I see potential to add a lot of thermal mass under those benches. This could be in the form of barrels which are placed there only during the heating season or rock could be stacked in there. This would be a more permanent situation. It would provide a place for vermin to hide, but you might also get beneficial creatures. I know there are certain snakes that you would rather not have in the green house with you.
Since your winters are rather mild, I would consider not burning fuel to keep it warm, but instead use large flat plate solar collectors. Hopefully there is somewhere lower than the greenhouses where this can be done, so that the warm air can flow in unpowered. Old hay elevators, the type used to lift rectangular bales, can make an excellent base for a flat plate collector. Two of them joined together, could provide a large surface area, but still be mobile. During the hot season, this mobile source of hot air could be used for drying crops.
With huge amounts of compost, I wonder if you would be able to place some of it in very large piles within a greenhouse. Pipes filled with water could circulate the heat so that you don't have to deal with the moisture provided by such large piles.
Do you provide your own security? I know several people from South Africa and Zimbabwe who lost everything when their farms were overrun by thugs.
Biomass is the key. Keeping out snakes and other vermin is also a priority. We have an abundance of Kooigoed, Everlasting, Imphepho (Helichrysum petiolare) http://www.plantzafrica.com/planthij/helichryspet.htm and other Helichrysum species which we can use as biomass. The other option is our almost unending supply of Black Wattle (Acacia Mearnsii), which we can stack in there. A great solution except for critters & possibly unwelcome fungi.
The Khoikhoi used the leaves and flowers as bedding; campers still do the same today. Burning a mixture of Helichrysum and Artemisia afra leaves, makes a pleasant insect repellent. It is very effective at keeping flies and mosquitoes away.
I was wondering about not adding biomass and rather closing up all of the gaps with the mountains of landscaper's fabric we have. In my mind this creates small little ovens of warm air that is constantly pushed up against the beds during the day and should retain more heat in the concrete when the temperature starts descending. Does anyone know if this will work? As the beds are N-S orientated the paths can also be covered with the landscaper's fabric to warm up faster during the day.

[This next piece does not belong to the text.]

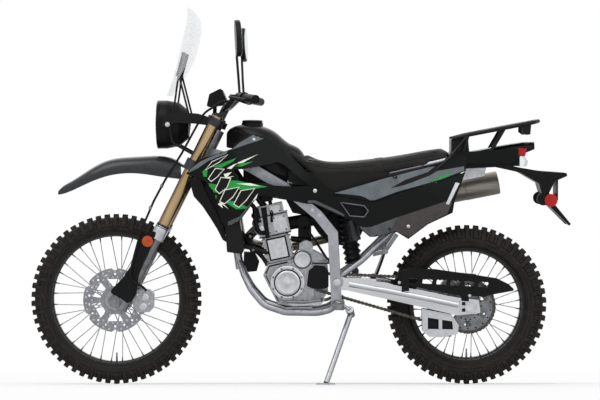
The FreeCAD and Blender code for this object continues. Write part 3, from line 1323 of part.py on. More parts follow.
build_front_wheel()
build_rear_wheel()
build_fork()
build_clamps()
build_controls()
build_mirrors()
build_headlight()
doc.recompute()
build_screen()
build_instrument()
build_front_fender()
build_fork_guards()
build_fork_reflectors()
build_front_caliper()
build_frame()
build_cradle()
build_subframe()
build_swingarm()
build_inner_fender()
build_shock()
build_engine()
build_exhaust()
build_radiators()
build_coolant_hose()
build_intake()
build_tank()
build_shrouds()
build_seat()
build_side_covers()
build_tail()
build_rear_fender()
build_heat_shield()
build_rack()
build_chain()
build_sprocket_cover()
build_chain_guards()
build_foot_controls()
build_rear_caliper()
build_side_stand()

doc.recompute()
parked, bounds = park(parts)
export(parts)
print("size %.1f %.1f %.1f mm" % (bounds.XLength, bounds.YLength, bounds.ZLength))
report_point("steering", parked, in_fork(0, 0, d.lower_clamp).Base, axis_up)
report_point("front_wheel", parked, front_axle, vec(0, 1, 0))
report_point("rear_wheel", parked, rear_axle, vec(0, 1, 0))
report_point("side_stand", parked, stand_hinge, stand_axis)
report_point("rack", parked, rack_centre, rack_normal)
report_point("origin", parked, vec(0, 0, 0), vec(0, 0, 1))
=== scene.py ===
# Looks of the dual sport motorcycle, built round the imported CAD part.
# Shapes are given in bike millimetres: X to the rear from the front axle, Y to the right, Z up from
# the ground, with the bike upright. LEANING carries them to where the bike leans on its stand, with
# the point below the front axle at FRONT_FOOT, in metres.
# A side is -1 on the left and 1 on the right.
import math

import bmesh
import bpy
import numpy as np
from mathutils import Matrix, Vector
from mathutils.bvhtree import BVHTree
from mathutils.geometry import delaunay_2d_cdt


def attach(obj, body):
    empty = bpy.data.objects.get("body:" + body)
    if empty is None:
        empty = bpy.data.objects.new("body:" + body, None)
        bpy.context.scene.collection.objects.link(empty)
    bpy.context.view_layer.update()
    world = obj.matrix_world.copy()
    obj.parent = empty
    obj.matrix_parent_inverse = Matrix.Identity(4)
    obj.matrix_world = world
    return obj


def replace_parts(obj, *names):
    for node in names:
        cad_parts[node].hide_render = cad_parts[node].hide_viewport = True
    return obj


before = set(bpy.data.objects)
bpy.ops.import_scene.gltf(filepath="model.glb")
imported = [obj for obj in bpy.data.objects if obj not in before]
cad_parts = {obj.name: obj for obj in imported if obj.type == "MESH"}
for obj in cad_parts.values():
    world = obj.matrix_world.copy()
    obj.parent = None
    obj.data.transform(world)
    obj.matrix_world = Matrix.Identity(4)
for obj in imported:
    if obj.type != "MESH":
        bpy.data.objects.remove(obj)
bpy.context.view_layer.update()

LEAN = math.radians(7)
FRONT_FOOT = (-0.7492, 0.1412, 0.0030)
LEANING = Matrix.Translation(FRONT_FOOT) @ Matrix.Rotation(LEAN, 4, "X") @ Matrix.Scale(0.001, 4)
UPRIGHT = LEANING.inverted()
SIDES = ((-1, "left"), (1, "right"))
AFAR = 600
FRONT_AXLE = Vector((0, 0, 347))
REAR_AXLE = Vector((1430, 0, 324))
RAKE = math.radians(26.5)
RAKE_UP = Vector((math.sin(RAKE), 0, math.cos(RAKE)))
RAKE_BACK = Vector((math.cos(RAKE), 0, -math.sin(RAKE)))
STEERING_FOOT = FRONT_AXLE + RAKE_BACK * 62
FORK_LINE = 20
FORK_SIDE = 97
TREAD = 14
SPOKES = 36
SPOKE_LACING = math.radians(62)
SPOKE_CIRCLE = 26
SPOKE_FLANGE = 32
CYLINDER_FOOT = Vector((672, 0, 500))
CYLINDER_TILT = math.radians(12)
DRIVE_AXLE = Vector((838, 0, 421))
CHAIN_SMALL = 35.7
CHAIN_BIG = 106.2
CHAIN_LINE = -78
CHAIN_PITCH = 15.875
SEAT_CELL = 0.006
SEAT_DRAWN_IN = 0.004
SEAT_SWELL = 0.007
CLOTH_PRESSURE = 4
CLOTH_STEPS = 20
FLOOR_REACH = 60
# Directions of the painted shade on metals: faces turned from UPWARD are painted darker, as if lit from
# above; on the fork tubes faces along ACROSS_FORK are.
UPWARD = (0, -0.12, 0.99)
ACROSS_FORK = tuple(RAKE_BACK)


# Materials

def tone(red, green, blue):
    """A screen colour of 0 to 255 a channel, as linear light."""
    shares = [c / 255 for c in (red, green, blue)]
    return tuple(c / 12.92 if c <= 0.04 else ((c + 0.055) / 1.055) ** 2.4 for c in shares) + (1.0,)


def add_node(tree, kind, operation=None, **sockets):
    """A shader node with values on its sockets, where an underscore stands for a space."""
    node = tree.nodes.new(kind)
    if operation:
        node.operation = operation
    for socket, value in sockets.items():
        node.inputs[socket.replace("_", " ")].default_value = value
    return node


def add_ramp(tree, dark, light):
    """A colour ramp between two tones."""
    ramp = add_node(tree, "ShaderNodeValToRGB")
    ramp.color_ramp.elements[0].color = dark
    ramp.color_ramp.elements[1].color = light
    return ramp


def link(tree, start, out, end, into):
    tree.links.new(start.outputs[out], end.inputs[into])


def emptied(owner):
    """The node tree of a material or world, switched on and empty."""
    owner.use_nodes = True
    owner.node_tree.nodes.clear()
    return owner.node_tree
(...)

The compost + plastic pipe idea would seem to be a great additive if we get a cold snap. Would mounting the pipe underneath the concrete be needed or can it just lie on the brick 1m below the beds?
In our situation the beds would have to be outside - lack of space. Designing it into a greenhouse is not a bad consideration.
I included the drawing for you to see if the flat plate solar collectors would work in our situation.
Dale, the farm is situated in a rather safe area & province. Our 40ha falls under marginal ground in this area, so if things do go south we might be the last to feel it. Our government always say land claims are around the corner but this time it might be true as legislation is in the pipe-line, as I understand it, any race except Caucasians will be allowed to claim any land they please without the original "willing seller, willing buyer" clause.
As of yet I haven't seen many of these claimed lands being productive. There are numerous reasons for this but the main one for me is Education. The new owners have close to zero knowledge of sustainable practices.
So if anyone is willing to take the gamble on South-Africa you will find many farms (there was a fully fledged tea & dairy farm up for auction a while ago) for relatively cheap.
The only thugs we have here are the Baboons. Our solution for them will be part 6ft electric fence part FFF (Furious Food Fence) which will be made up out of Num-Num shrub (Carissa macrocarpa). Fruiting Rubus vines which turn into shrubs if you allow them. Kei apple (Dovyalis caffra) & possibly Molasses grass. Feel free to add to the fence.